Would you quote the material below in full and unchanged?

**** Dataset content ****

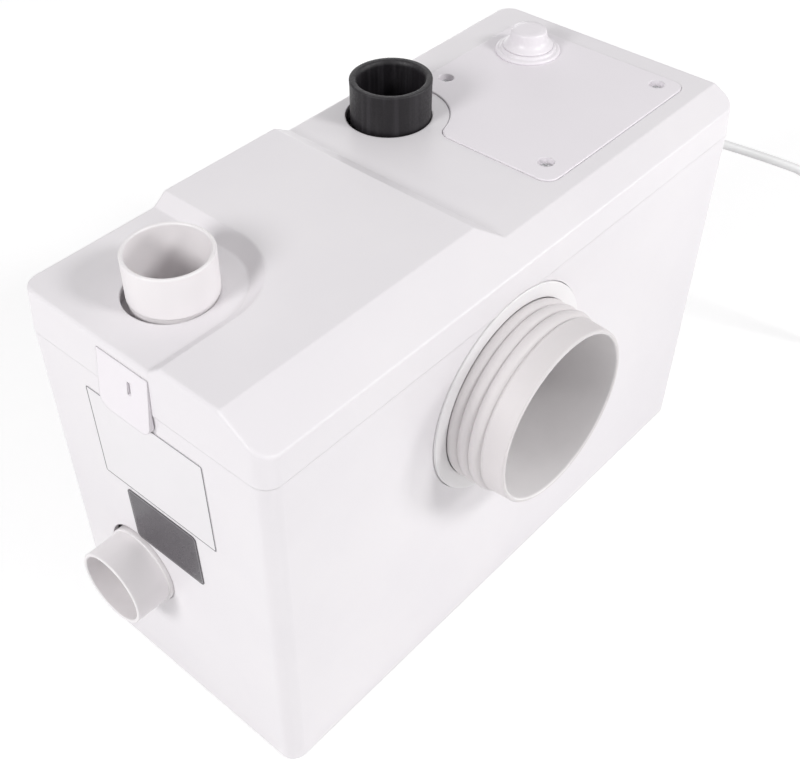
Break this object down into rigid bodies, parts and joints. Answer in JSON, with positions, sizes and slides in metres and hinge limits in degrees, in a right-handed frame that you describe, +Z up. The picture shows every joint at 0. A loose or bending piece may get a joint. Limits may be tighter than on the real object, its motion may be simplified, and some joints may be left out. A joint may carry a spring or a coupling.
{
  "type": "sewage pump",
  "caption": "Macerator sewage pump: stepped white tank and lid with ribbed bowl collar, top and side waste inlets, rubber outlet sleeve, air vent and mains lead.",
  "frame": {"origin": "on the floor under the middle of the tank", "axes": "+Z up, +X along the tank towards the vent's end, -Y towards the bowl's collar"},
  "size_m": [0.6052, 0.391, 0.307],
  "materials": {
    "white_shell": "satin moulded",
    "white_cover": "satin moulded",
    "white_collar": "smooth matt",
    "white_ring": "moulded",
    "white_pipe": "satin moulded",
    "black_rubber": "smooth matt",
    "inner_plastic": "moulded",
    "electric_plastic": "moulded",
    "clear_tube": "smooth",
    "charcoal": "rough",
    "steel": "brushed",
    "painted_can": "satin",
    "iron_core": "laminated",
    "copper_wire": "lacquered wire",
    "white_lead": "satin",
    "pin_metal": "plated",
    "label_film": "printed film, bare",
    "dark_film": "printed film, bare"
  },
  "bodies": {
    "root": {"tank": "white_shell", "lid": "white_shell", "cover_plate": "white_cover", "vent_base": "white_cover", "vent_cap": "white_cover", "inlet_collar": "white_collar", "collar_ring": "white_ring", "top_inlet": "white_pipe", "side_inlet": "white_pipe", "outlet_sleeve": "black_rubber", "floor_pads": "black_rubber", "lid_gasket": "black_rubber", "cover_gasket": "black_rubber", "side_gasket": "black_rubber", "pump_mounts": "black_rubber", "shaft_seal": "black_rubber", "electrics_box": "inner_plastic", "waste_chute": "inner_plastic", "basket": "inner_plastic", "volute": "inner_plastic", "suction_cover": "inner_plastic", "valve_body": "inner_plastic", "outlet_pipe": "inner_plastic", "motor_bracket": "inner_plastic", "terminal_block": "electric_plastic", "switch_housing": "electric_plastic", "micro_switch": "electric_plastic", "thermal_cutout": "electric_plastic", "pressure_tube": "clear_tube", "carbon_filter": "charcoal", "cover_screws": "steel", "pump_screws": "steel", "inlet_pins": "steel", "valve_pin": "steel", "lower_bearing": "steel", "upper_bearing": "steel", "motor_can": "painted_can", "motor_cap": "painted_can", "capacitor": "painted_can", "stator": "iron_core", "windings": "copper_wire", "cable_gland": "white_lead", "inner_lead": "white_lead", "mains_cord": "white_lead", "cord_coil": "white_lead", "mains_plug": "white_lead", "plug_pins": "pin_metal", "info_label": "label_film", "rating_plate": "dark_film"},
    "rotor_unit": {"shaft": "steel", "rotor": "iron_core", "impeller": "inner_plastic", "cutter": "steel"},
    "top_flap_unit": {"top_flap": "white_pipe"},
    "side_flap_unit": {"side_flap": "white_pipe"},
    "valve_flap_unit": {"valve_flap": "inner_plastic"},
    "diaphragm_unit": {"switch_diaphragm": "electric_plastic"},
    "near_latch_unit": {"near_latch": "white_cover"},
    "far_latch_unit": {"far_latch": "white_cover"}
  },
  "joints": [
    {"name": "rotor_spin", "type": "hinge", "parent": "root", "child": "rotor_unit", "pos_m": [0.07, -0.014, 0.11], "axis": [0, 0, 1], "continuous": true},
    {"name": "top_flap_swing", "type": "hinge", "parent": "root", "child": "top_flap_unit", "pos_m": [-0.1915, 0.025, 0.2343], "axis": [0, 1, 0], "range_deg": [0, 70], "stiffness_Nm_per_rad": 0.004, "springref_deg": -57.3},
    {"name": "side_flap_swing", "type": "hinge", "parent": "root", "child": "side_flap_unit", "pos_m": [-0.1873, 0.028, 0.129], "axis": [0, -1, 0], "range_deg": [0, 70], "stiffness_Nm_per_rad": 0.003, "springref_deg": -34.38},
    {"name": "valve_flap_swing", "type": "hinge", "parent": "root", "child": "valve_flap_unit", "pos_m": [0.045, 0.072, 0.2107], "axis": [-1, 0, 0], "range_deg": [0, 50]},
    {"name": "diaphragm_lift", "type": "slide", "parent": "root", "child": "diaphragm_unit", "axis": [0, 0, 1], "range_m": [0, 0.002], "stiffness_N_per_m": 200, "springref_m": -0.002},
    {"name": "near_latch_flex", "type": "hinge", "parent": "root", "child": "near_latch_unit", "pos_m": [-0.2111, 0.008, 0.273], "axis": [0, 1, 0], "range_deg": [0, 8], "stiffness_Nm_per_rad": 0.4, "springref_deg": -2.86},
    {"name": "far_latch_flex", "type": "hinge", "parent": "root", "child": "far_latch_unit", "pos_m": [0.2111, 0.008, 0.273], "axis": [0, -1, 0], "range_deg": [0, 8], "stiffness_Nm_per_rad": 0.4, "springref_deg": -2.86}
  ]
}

****

Exercise response -
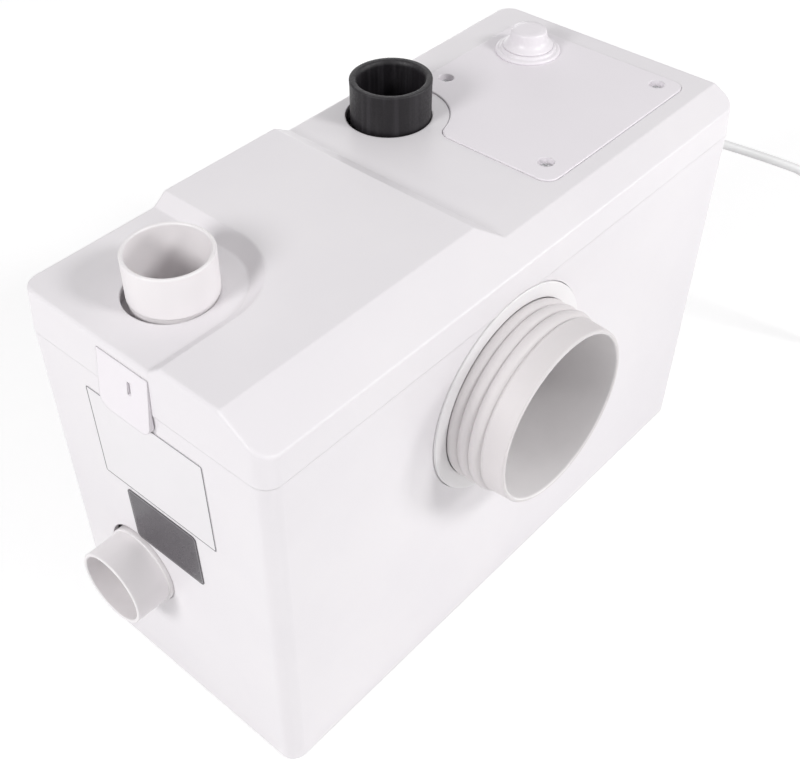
Break this object down into rigid bodies, parts and joints. Answer in JSON, with positions, sizes and slides in metres and hinge limits in degrees, in a right-handed frame that you describe, +Z up. The picture shows every joint at 0. A loose or bending piece may get a joint. Limits may be tighter than on the real object, its motion may be simplified, and some joints may be left out. A joint may carry a spring or a coupling.
{
  "type": "sewage pump",
  "caption": "Macerator sewage pump: stepped white tank and lid with ribbed bowl collar, top and side waste inlets, rubber outlet sleeve, air vent and mains lead.",
  "frame": {"origin": "on the floor under the middle of the tank", "axes": "+Z up, +X along the tank towards the vent's end, -Y towards the bowl's collar"},
  "size_m": [0.6052, 0.391, 0.307],
  "materials": {
    "white_shell": "satin moulded",
    "white_cover": "satin moulded",
    "white_collar": "smooth matt",
    "white_ring": "moulded",
    "white_pipe": "satin moulded",
    "black_rubber": "smooth matt",
    "inner_plastic": "moulded",
    "electric_plastic": "moulded",
    "clear_tube": "smooth",
    "charcoal": "rough",
    "steel": "brushed",
    "painted_can": "satin",
    "iron_core": "laminated",
    "copper_wire": "lacquered wire",
    "white_lead": "satin",
    "pin_metal": "plated",
    "label_film": "printed film, bare",
    "dark_film": "printed film, bare"
  },
  "bodies": {
    "root": {"tank": "white_shell", "lid": "white_shell", "cover_plate": "white_cover", "vent_base": "white_cover", "vent_cap": "white_cover", "inlet_collar": "white_collar", "collar_ring": "white_ring", "top_inlet": "white_pipe", "side_inlet": "white_pipe", "outlet_sleeve": "black_rubber", "floor_pads": "black_rubber", "lid_gasket": "black_rubber", "cover_gasket": "black_rubber", "side_gasket": "black_rubber", "pump_mounts": "black_rubber", "shaft_seal": "black_rubber", "electrics_box": "inner_plastic", "waste_chute": "inner_plastic", "basket": "inner_plastic", "volute": "inner_plastic", "suction_cover": "inner_plastic", "valve_body": "inner_plastic", "outlet_pipe": "inner_plastic", "motor_bracket": "inner_plastic", "terminal_block": "electric_plastic", "switch_housing": "electric_plastic", "micro_switch": "electric_plastic", "thermal_cutout": "electric_plastic", "pressure_tube": "clear_tube", "carbon_filter": "charcoal", "cover_screws": "steel", "pump_screws": "steel", "inlet_pins": "steel", "valve_pin": "steel", "lower_bearing": "steel", "upper_bearing": "steel", "motor_can": "painted_can", "motor_cap": "painted_can", "capacitor": "painted_can", "stator": "iron_core", "windings": "copper_wire", "cable_gland": "white_lead", "inner_lead": "white_lead", "mains_cord": "white_lead", "cord_coil": "white_lead", "mains_plug": "white_lead", "plug_pins": "pin_metal", "info_label": "label_film", "rating_plate": "dark_film"},
    "rotor_unit": {"shaft": "steel", "rotor": "iron_core", "impeller": "inner_plastic", "cutter": "steel"},
    "top_flap_unit": {"top_flap": "white_pipe"},
    "side_flap_unit": {"side_flap": "white_pipe"},
    "valve_flap_unit": {"valve_flap": "inner_plastic"},
    "diaphragm_unit": {"switch_diaphragm": "electric_plastic"},
    "near_latch_unit": {"near_latch": "white_cover"},
    "far_latch_unit": {"far_latch": "white_cover"}
  },
  "joints": [
    {"name": "rotor_spin", "type": "hinge", "parent": "root", "child": "rotor_unit", "pos_m": [0.07, -0.014, 0.11], "axis": [0, 0, 1], "continuous": true},
    {"name": "top_flap_swing", "type": "hinge", "parent": "root", "child": "top_flap_unit", "pos_m": [-0.1915, 0.025, 0.2343], "axis": [0, 1, 0], "range_deg": [0, 70], "stiffness_Nm_per_rad": 0.004, "springref_deg": -57.3},
    {"name": "side_flap_swing", "type": "hinge", "parent": "root", "child": "side_flap_unit", "pos_m": [-0.1873, 0.028, 0.129], "axis": [0, -1, 0], "range_deg": [0, 70], "stiffness_Nm_per_rad": 0.003, "springref_deg": -34.38},
    {"name": "valve_flap_swing", "type": "hinge", "parent": "root", "child": "valve_flap_unit", "pos_m": [0.045, 0.072, 0.2107], "axis": [-1, 0, 0], "range_deg": [0, 50]},
    {"name": "diaphragm_lift", "type": "slide", "parent": "root", "child": "diaphragm_unit", "axis": [0, 0, 1], "range_m": [0, 0.002], "stiffness_N_per_m": 200, "springref_m": -0.002},
    {"name": "near_latch_flex", "type": "hinge", "parent": "root", "child": "near_latch_unit", "pos_m": [-0.2111, 0.008, 0.273], "axis": [0, 1, 0], "range_deg": [0, 8], "stiffness_Nm_per_rad": 0.4, "springref_deg": -2.86},
    {"name": "far_latch_flex", "type": "hinge", "parent": "root", "child": "far_latch_unit", "pos_m": [0.2111, 0.008, 0.273], "axis": [0, -1, 0], "range_deg": [0, 8], "stiffness_Nm_per_rad": 0.4, "springref_deg": -2.86}
  ]
}